The book concludes with a Postscript: On Truth. Asking Pilate's "noble" question (thus Nietzsche), What is Truth? It is here that we see Williams the linguistic-apologetic philosopher, arguing the modern conundrum of the adequacy (or inadequacy) of human language in the knowledge of God. This is as good a piece as any on this topic, fundamental as it is for post-modern times. From Nietzsche to Derrida, addresses the "problem of religious exclusivism" that is a necessary corollary of arguing the resurrection of Jesus Christ. It is not (and we should take note of it) an argument about the inerrancy of Scripture, but a more general argument of how human language convey truth. Perhaps, this is, at the end of the day, an insufficient case.

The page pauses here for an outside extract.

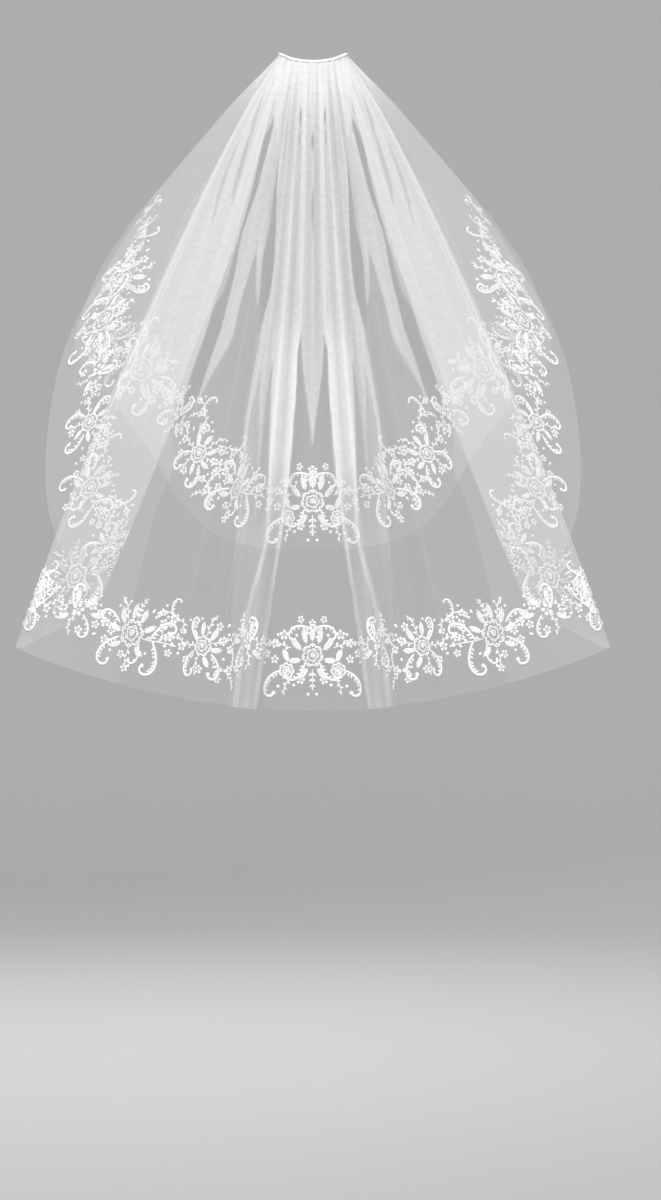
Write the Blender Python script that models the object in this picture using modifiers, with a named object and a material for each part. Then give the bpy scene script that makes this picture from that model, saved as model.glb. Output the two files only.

The Shadow of the Antichrist is not a work for faint-hearted, then! Those looking for an evangelical response to Nietzsche along strictly biblical counter-claims will be disappointed. Williams' method is more subtle, more analytical. He never resorts for the jugular. Some will find it, therefore, too lenient, too considerate of the merits of Nietzsche's outrageous claims. But how else could justice be done to one of the most important figures of our recent times. Millions of lives were lost in wars fought on the premises espoused in some of Nietzsche's writings. Our post-modern times reflect an engagement with Modernism's arch-critic. Williams has given us a most significant book worthy of serious scrutiny. There will be quarrels with various sub-texts of the work, no doubt, but it will undoubtedly now become a standard of interpretation to be reckoned with. For those wanting an answer to the question, How did we get here? This would be a good place to find an answer.